A single-fiber cable suitable for indoor use contains a single fiber strand with a tight buffer surrounding it. The result is a robust cable that can be terminated directly without any special considerations. A broadcaster may choose to employ this cable as a jumper between a desktop graphics system and a wall plate. These cables can also be obtained in “Siamese” zip-cord pairs.
Figure 1. Belden multi-fiber, indoor-use cable
Figure 1 illustrates a multi-fiber, indoor-use cable. This design contains two or more tight buffer cables surrounded by a common outer jacket. An important difference between this cable and a cable intended for outdoor use is that the outer jacket can be stripped away to reveal two fiber cables that are ready to be terminated. A cable such as this one may be larger in a multi-fiber configuration than its outdoor counterpart, but it will not require a breakout kit for termination. (More on breakout kits later.)

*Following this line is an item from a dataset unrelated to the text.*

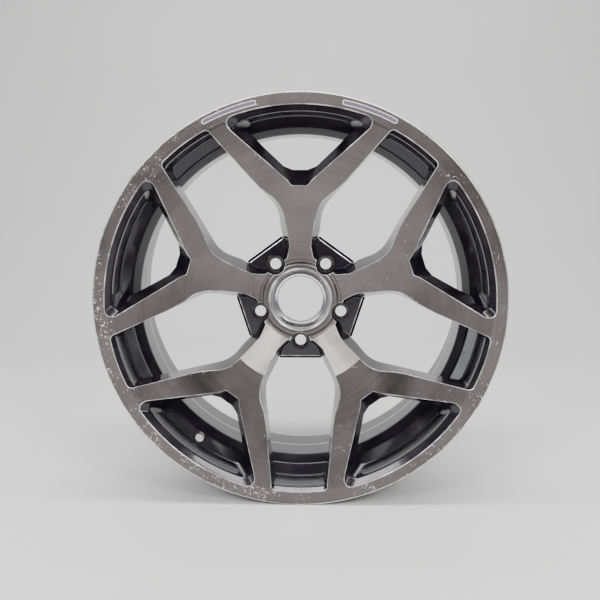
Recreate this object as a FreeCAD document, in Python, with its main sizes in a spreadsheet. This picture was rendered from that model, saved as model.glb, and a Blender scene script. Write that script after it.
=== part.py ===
"""Forged 19 x 8.5J racing wheel rim with five split-arm spokes, in millimetres.

Frame: the wheel's axis is Y, the outboard face looks towards -Y and +Z is up.  The origin is
on the axis, in the plane of the hub mounting face.  The sheet gives depths from the outermost
plane of the lip, so y = depth - hub_setback.

The real wheel is one forging.  It is divided here into the zones that a wheel maker names:
lip, bead seats, drop centre, barrel, spokes, hub, nut bosses and mounting pad.  Each zone is a
solid of its own, and neighbours meet face to face.
"""

import FreeCAD, Part
import math
import os
import Sketcher

SPOKES = 5
SECTOR = 360.0 / SPOKES
FIRST_SPOKE = 90.0
FIRST_BOSS = FIRST_SPOKE + SECTOR / 2.0
SPOKE_NAMES = ["top", "upper_left", "lower_left", "lower_right", "upper_right"]
BOSS_NAMES = ["upper_left", "left", "bottom", "right", "upper_right"]
D = "Dimensions."
AXIS = FreeCAD.Vector(0, 1, 0)
ORIGIN = FreeCAD.Vector(0, 0, 0)

DIMENSIONS = {
    # datum planes along the axis
    "hub_setback": 82.5,
    "lip_plane": 0.0,
    # turned outboard face
    "flange_radius": 258.6,
    "flange_corner_radius": 256.2,
    "flange_corner_depth": 2.4,
    "flange_corner_round": 2.4,
    "lip_inner_radius": 240.0,
    "face_arc_radius": 895.0,
    "crease_radius": 107.2,
    "crease_depth": 32.8,
    "cove_radius": 54.0,
    "cove_depth": 60.0,
    "cove_round": 3.2,
    "foot_radius": 50.2,
    "foot_depth": 61.2,
    "nose_round": 9.0,
    "crest_radius": 42.0,
    "crest_depth": 58.8,
    "crest_round": 4.2,
    "nose_inner_radius": 38.2,
    "nose_inner_depth": 61.0,
    "funnel_depth": 61.8,
    "funnel_radius": 37.6,
    "cap_bore_radius": 33.6,
    "cap_bore_depth": 66.0,
    "cap_floor_depth": 69.0,
    "bore_lead_radius": 31.1,
    "bore_lead_depth": 69.6,
    "hub_bore_radius": 30.05,
    "hub_bore_depth": 70.7,
    "bore_exit_depth": 81.5,
    # back of the disc
    "pad_radius": 75.0,
    "root_radius": 88.0,
    "root_depth": 81.0,
    "neck_radius": 112.0,
    "neck_depth": 65.0,
    "waist_radius": 150.0,
    "waist_depth": 54.0,
    "shoulder_radius": 205.0,
    "shoulder_depth": 46.0,
    # rim section
    "barrel_radius": 235.8,
    "slope_start_depth": 47.0,
    "bead_radius": 241.3,
    "bead_fillet": 6.5,
    "bead_fillet_radius": 247.8,
    "flange_wall_radius": 249.6,
    "flange_curl": 9.0,
    "outboard_wall_depth": 12.5,
    "outboard_curl_depth": 3.5,
    "outboard_bead_depth": 19.0,
    "hump_foot_radius": 240.1,
    "outboard_hump_start": 33.0,
    "outboard_hump_end": 41.0,
    "hump_round": 7.5,
    "outer_slope_start": 48.9,
    "slope_knee_radius": 227.0,
    "slope_knee_depth": 60.65,
    "slope_knee_inner_radius": 223.5,
    "slope_knee_inner_depth": 58.0,
    "well_radius": 220.0,
    "well_inner_radius": 215.5,
    "slope_end_radius": 220.95,
    "slope_end_depth": 72.75,
    "slope_end_inner_radius": 216.45,
    "slope_end_inner_depth": 72.1,
    "well_start": 76.8,
    "well_start_inner": 76.1,
    "well_round": 9.0,
    "well_end": 110.0,
    "barrel_start": 116.0,
    "barrel_start_radius": 221.2,
    "barrel_start_inner": 216.7,
    "ramp_end": 150.0,
    "ramp_end_radius": 239.6,
    "ramp_end_inner": 235.1,
    "barrel_flat": 156.0,
    "barrel_end": 203.0,
    "inboard_hump_end": 211.0,
    "inboard_bead_depth": 222.0,
    "inboard_wall_depth": 228.5,
    "inboard_curl_depth": 237.5,
    "inboard_corner_depth": 238.6,
    "overall_width": 241.0,
    "inner_flange_radius": 248.0,
    "inner_lip_radius": 244.5,
    "inner_lip_depth": 237.5,
    "flare_radius": 237.8,
    "flare_start": 213.0,
    # zones
    "hub_zone_radius": 86.0,
    "nose_zone_radius": 51.5,
    "pad_zone_depth": 79.0,
    # bolt holes and their pockets
    "bolt_circle": 114.3,
    "bolt_hole_radius": 7.25,
    "seat_radius": 11.4,
    "seat_depth": 7.19,
    "boss_radius": 12.8,
    "boss_depth": 71.5,
    "wrench_radius": 13.3,
    "floor_depth": 75.5,
    "relief_inner_radius": 44.0,
    "relief_outer_radius": 67.0,
    "relief_angle": 26.0,
    "relief_depth": 9.0,
    # valve hole
    "valve_hole_radius": 5.65,
    "valve_angle": 234.0,
    "valve_seat_radius": 230.6,
    "valve_seat_depth": 51.65,
    "valve_drill_reach": 15.0,
    # painted stripes on the lip
    "stripe_inner_radius": 247.5,
    "stripe_outer_radius": 253.5,
    "stripe_start_angle": 12.0,
    "stripe_sweep": 16.0,
    "stripe_depth": 0.3,
    "stripe_end_flat": 0.2,
}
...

Figure 2. Belden multi-fiber, outdoor-use cable
Figure 2 shows the cross section of a cable designed for outdoor use. There are several significant differences between this cable and the one in shown Figure 2, above. First, the outdoor cable contains a number of fibers separated by a loose buffer tube. This tube slides over the fibers, lubricated by a gel. Several fibers are contained in each buffer tube. Second, the individual fiber strands are not surrounded by a protective jacket. This saves space in the cable, but requires a breakout kit to terminate the cable. Third, the jacket on the outdoor cable is much thicker than that used on indoor cable, and is treated to resist water and ultraviolet radiation.
Usually when going from outdoors to indoors, a transition of some sort is required. This involves breaking out the individual fiber strands from the loose buffer tube and connecting them to a panel. The other side of the panel is connected using indoor cable. Figure 3 shows a typical breakout kit. The kit converts the loose-buffer-tube, multi-fiber cable to a number of tight-buffer-tube, single-fiber cables that can be terminated with the appropriate connector. The tight-buffer cables are much more rugged and will withstand the environment of a broadcast facility much better than the individual strands of a loose-tube cable.
If you are concerned about terminating fiber cables yourself, don’t worry. It’s much easier than it used to be. Companies such as 3M, Siecor and others now make crimp connectors and splices for fiber that allow you to terminate or fiber easily and inexpensively. If you were not all that great at making splices in the past, you can probably do better with these. Signal loss ranges from one-half to one dB per connector. A connector kit costs about $350, and connectors are about $6.00 each.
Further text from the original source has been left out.